Posted on 06/17/2013 12:47:52 AM PDT by Olog-hai
The serious shortage of primary care doctors in America will get much worse unless the country reforms its graduate medical education system, researchers from the George Washington University School of Public Health and Health Services (SPHHS) reported in Academic Medicine.
Less than 25% of newly qualified doctors go into primary care, and just 4.8% move into rural areas, the authors added. This serious problem will only get worse unless some fundamental changes are introduced.
The American GME (graduate medical education system) depends on public funding. It receives almost $10 billion from the Medicare program, plus $3 billion from Medicaid. Experts say that in spite of this large cash infusion, the federal government does not ask residency programs to make sure doctors are trained to work in rural or underserved areas of the country.
Medicare and Medicaid represent the major public investment in the US health force. Even so, in some geographical regions there are critical shortages of primary care doctors. There are also shortages in other specialties, including general surgery.

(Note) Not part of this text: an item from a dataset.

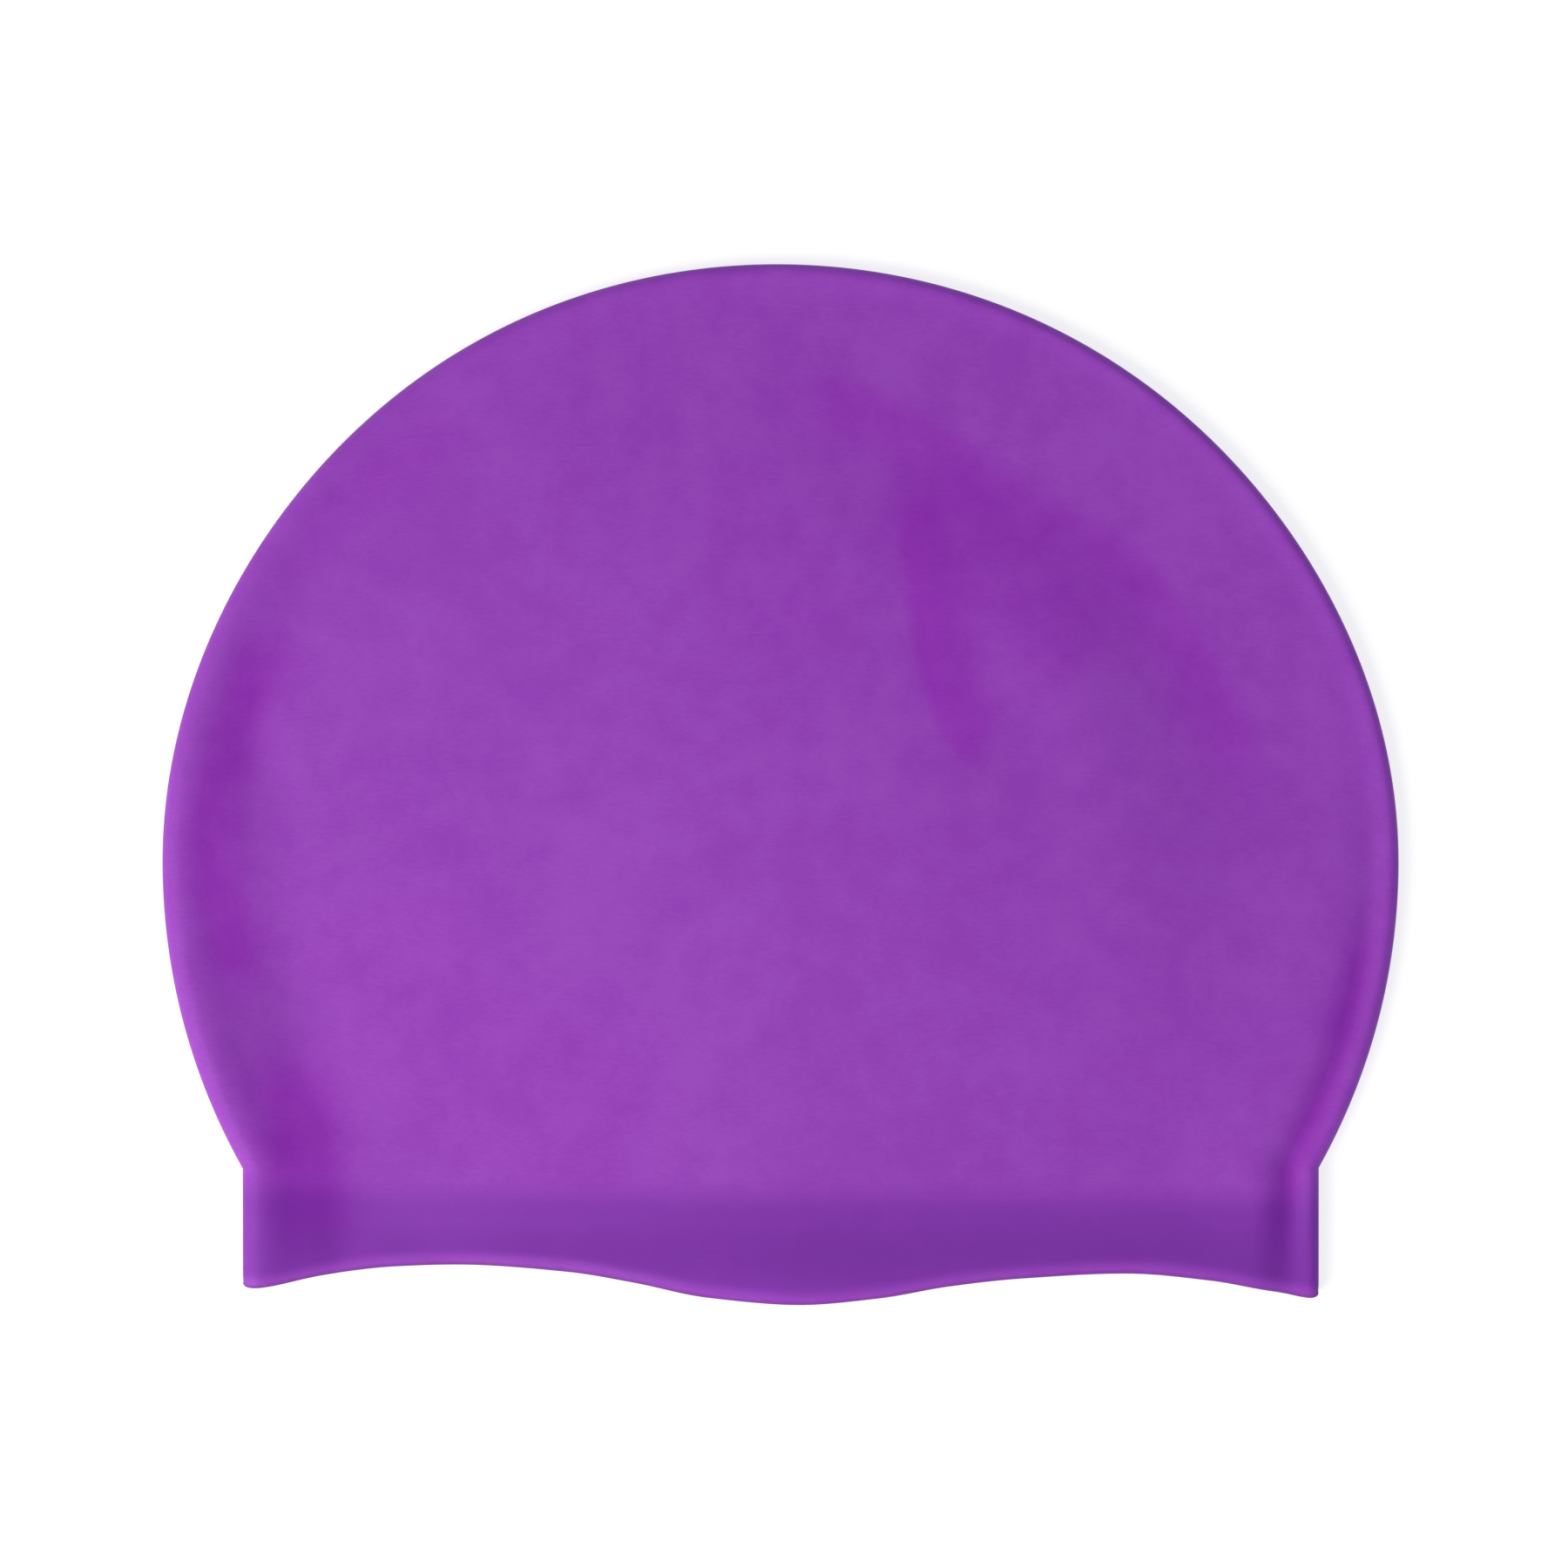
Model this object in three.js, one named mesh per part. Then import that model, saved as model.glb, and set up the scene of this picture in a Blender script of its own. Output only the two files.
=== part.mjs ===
// A swim cap of moulded silicone rubber, lying flat on a table.
//
// The cap is one moulded piece with one wall. Laid flat it is a shallow pocket: an upper wall puffed
// up over a lower wall, joined by a rolled fold that runs from one corner of the mouth, over the
// crown, to the other corner. The mouth is open between the two lips, which end in a thicker bead.
//
// Millimetres. X runs across the cap, +Y towards the crown and +Z up. The origin is on the table,
// under the middle of the outline.

import * as THREE from "three";

// The outline, seen from above.
const capWidth = 227; // across the widest part, fold to fold
const capLength = 190.6; // crown to the lowest point of the lip
const widestBelowCrown = 109.9; // crown down to the widest part
const bandTuck = 14.7; // how far each straight side of the band stands in from the widest part
const bandSide = 22.9; // a straight side, from the notch to the corner of the mouth
const shoulderSlack = 0.7; // how far the crown's shoulders lie inside a true ellipse
const crownLean = 0.8; // the crown's set to the left of the band

// The lip's wave, and the way it lies across the band. Its course is the table lipWave below.
const lipCrest = 4.35; // rise of the two crests above the line between the corners
const lipDip = 1.65; // fall of the middle below that line
const lipTilt = 2.1; // the right corner's drop below the left one
const lipSetback = 0.3; // how far the upper lip lies behind the lower one
const lipCurl = 1.1; // how far the upper lip turns down
const curlRun = 3; // run over which it turns

// The wall, and the bead that stiffens the lip.
const wallThickness = 0.8;
const beadThickness = 1.8;
const beadFade = 1.4; // run from the bead's full thickness back to the wall's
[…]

(Excerpt) Read more at medicalnewstoday.com ...
There are also fewer doctors delivering babies, which is exacerbated by the high malpractice insurance premiums. May be another reason fewer doctors are going into general surgery.
I am considering a career change. My family has often noted my uncanny ability to note change and home right in on an issue that everyone else misses.

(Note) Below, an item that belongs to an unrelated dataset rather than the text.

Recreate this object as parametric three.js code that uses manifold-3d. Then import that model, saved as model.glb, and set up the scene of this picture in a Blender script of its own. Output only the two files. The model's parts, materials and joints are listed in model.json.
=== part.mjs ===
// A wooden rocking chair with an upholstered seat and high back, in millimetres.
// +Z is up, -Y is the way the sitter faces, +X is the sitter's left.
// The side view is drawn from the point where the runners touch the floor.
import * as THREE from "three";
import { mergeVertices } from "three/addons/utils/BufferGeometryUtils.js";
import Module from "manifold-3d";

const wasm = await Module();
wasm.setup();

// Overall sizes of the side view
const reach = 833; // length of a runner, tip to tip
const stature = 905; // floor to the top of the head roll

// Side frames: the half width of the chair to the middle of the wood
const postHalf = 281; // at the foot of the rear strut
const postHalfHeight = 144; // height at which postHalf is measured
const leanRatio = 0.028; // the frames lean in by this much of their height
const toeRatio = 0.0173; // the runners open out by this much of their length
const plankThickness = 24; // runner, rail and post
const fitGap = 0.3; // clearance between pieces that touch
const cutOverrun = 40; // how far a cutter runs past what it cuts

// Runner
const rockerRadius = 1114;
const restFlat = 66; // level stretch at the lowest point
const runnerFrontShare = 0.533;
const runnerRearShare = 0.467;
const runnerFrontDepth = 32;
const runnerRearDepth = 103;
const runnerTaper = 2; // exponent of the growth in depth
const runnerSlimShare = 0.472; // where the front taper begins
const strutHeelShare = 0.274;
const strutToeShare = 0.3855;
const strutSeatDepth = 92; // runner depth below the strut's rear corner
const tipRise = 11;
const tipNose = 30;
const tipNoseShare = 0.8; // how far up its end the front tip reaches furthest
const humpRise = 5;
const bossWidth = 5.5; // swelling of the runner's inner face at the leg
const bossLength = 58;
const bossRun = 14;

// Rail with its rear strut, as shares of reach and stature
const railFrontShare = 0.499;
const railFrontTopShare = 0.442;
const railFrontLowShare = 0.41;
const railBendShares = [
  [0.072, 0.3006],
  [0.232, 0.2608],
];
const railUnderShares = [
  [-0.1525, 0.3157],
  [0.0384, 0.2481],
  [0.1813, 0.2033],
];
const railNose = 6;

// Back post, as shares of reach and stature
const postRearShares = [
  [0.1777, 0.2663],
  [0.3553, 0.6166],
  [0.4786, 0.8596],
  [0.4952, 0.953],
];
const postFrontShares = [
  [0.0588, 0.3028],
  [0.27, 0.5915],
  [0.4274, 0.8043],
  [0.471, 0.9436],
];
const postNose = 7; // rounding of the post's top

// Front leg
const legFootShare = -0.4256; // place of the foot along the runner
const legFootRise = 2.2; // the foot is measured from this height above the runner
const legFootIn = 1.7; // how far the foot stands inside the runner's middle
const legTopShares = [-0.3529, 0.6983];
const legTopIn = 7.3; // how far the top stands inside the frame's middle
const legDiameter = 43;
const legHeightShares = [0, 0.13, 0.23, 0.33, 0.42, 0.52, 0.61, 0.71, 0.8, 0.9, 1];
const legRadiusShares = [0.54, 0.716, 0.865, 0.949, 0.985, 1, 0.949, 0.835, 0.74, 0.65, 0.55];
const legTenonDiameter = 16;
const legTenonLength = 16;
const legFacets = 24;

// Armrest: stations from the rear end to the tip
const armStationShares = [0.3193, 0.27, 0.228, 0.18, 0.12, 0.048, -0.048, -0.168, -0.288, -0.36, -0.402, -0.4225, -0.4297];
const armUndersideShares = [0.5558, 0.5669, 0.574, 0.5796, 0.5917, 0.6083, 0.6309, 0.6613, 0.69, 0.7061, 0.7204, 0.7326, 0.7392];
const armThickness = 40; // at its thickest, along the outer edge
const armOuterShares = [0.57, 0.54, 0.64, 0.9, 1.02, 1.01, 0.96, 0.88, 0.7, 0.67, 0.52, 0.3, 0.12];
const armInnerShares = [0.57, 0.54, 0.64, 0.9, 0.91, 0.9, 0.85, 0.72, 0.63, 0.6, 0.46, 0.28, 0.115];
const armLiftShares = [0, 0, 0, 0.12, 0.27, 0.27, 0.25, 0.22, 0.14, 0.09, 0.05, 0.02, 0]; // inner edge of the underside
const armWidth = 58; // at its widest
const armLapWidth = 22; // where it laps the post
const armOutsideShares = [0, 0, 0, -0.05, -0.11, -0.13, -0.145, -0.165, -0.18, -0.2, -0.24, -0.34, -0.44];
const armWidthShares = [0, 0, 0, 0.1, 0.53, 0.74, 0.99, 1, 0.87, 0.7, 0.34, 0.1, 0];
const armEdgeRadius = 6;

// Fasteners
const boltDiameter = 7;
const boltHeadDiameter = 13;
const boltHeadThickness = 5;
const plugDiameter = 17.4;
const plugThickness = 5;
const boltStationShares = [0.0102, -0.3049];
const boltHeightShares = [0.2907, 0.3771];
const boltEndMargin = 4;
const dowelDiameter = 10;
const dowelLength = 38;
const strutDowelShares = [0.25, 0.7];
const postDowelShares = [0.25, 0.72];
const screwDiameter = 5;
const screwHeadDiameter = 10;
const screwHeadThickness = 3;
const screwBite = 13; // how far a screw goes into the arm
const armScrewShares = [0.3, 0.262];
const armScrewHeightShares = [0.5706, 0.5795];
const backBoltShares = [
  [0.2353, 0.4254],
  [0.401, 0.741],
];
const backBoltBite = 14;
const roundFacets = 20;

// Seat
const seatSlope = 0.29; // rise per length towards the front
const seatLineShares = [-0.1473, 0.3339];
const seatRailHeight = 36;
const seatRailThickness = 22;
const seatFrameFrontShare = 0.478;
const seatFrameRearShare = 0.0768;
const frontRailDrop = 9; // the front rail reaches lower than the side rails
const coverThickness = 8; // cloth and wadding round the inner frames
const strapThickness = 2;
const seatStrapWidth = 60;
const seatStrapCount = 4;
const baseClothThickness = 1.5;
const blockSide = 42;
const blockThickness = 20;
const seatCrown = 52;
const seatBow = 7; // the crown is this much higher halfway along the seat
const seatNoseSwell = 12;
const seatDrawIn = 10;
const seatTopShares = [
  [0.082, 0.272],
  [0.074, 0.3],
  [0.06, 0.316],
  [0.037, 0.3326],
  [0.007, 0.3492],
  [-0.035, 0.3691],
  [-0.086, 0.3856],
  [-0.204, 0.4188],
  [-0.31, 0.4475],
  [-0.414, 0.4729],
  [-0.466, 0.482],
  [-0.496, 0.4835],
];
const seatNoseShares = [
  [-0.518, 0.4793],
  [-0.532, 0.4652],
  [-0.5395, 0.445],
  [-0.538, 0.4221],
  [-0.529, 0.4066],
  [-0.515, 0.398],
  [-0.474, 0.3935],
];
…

I vowed after Engineering School, I would never again return to academia... but I wonder if I would make for a good G.P. country doctor like I had when I was young.
I like to fix problems... and wonder what the market will be for competitive and cost effective ala carte type care will be when the system collapses.

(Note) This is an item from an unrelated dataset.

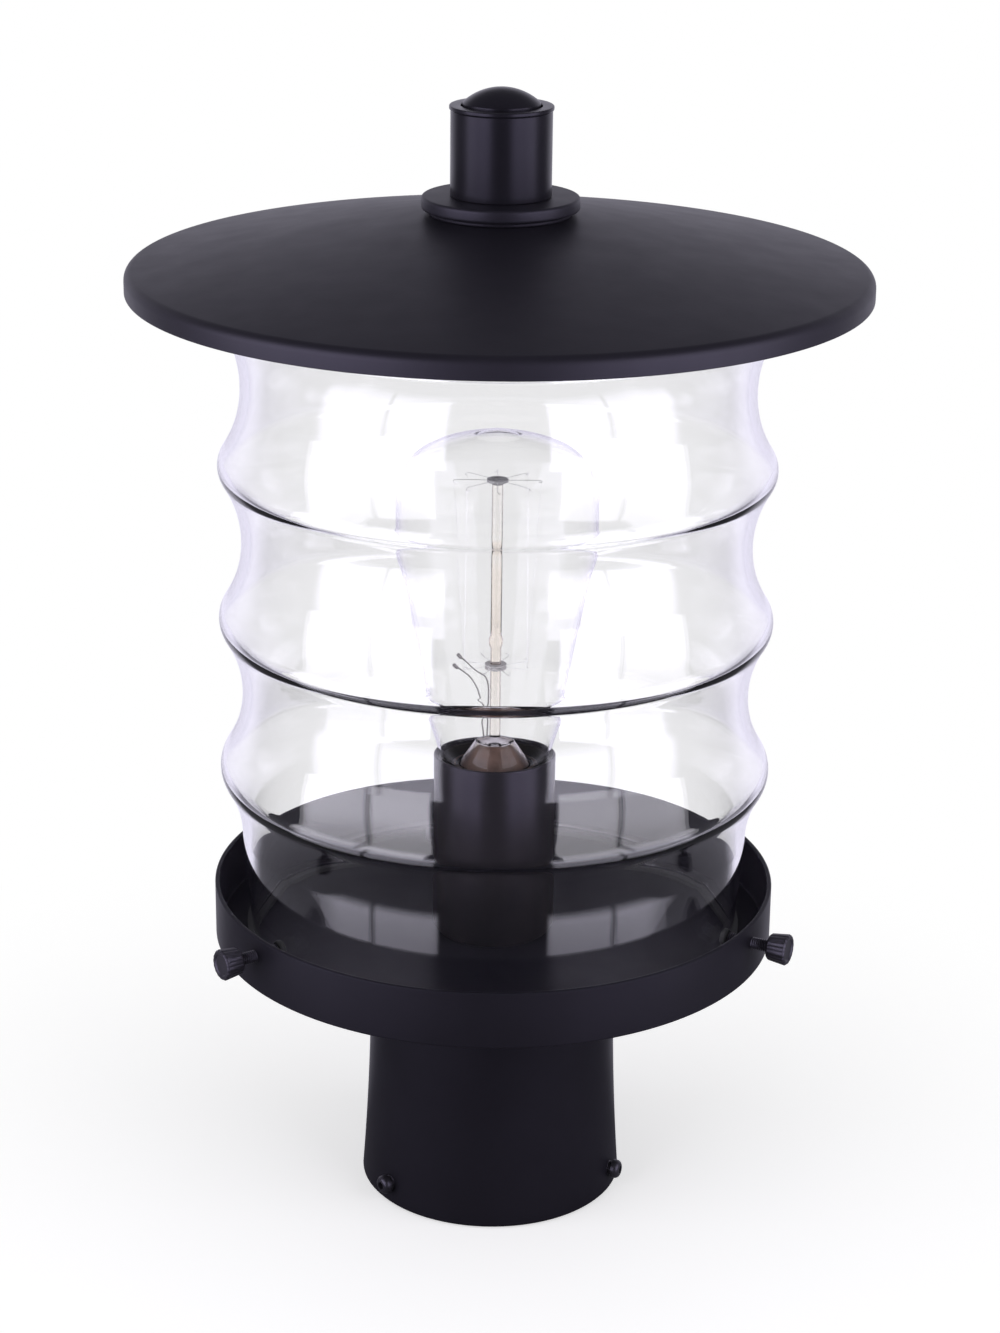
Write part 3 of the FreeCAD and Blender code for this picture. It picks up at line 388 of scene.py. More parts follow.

Probably not a very bright idea right now as the nation is bamboozled into another ponzi scheme of health insurance... when it’s the cost of care at the core... but I am considering my escape to a very rural isolated community... and am wondering if in my eventual retirement being a doctor would fulfill my need to be needed.
If you’re up for it, the minimum time required to be a primary care doc currently is 7 years (4 for medical school, 3 for residency). Medical school could easily cost you $250,000 for the four years (a lot more if you pay it off over time via a student loan), and you won’t be able to work during that time, so there will be no income.
Primary care docs are also underpaid, in large measure because the system doesn’t appreciate ‘thinking’. You can easily make more for ‘freezing’ a mole with liquid nitrogen in the office than you can for an office visit that takes a lot more time.
I’m not dissuading you, and I admire your motivation, but the issues are real.
It’ll be okay. Obamacare has racial quotas set up more medical schools.
That’s unexpected/ Who would have guessed that increasing the demand, reducing compensation, and increasing the frustration associated with paperwork would lead to a shortage. Economists should look into that - I’ll bet there’s an undiscovered law as basic as supply and demand there.
Don’t worry. BIG SIS has 20,000 already released FELONS
and 100,000 criminal illegals very willing to pose
as physicians and surgeons for the American people.
I also love going to the doctor only to be seen by someone with too many vowels in their name and cannot speak to me coherently.
The other thing I am not mentioning is that I’d be starting the process in my 40’s... that combined with my distaste of both the government-industrial-academia complex and the similarly unpalatable government-big-medicine/Pharma complex... well I would, no doubt, become an evil doctor.
I should probably, in all truth, make the time to apply for and sit for the P.E. exam since that’s my present career path and I have everything needed for that... B.S.M.E., E-I-T, like over 15 years working under the supervision of a P.E.
Career change is appealing to me, though... I doubt people are willing to pay for someone that thinks though... like you said.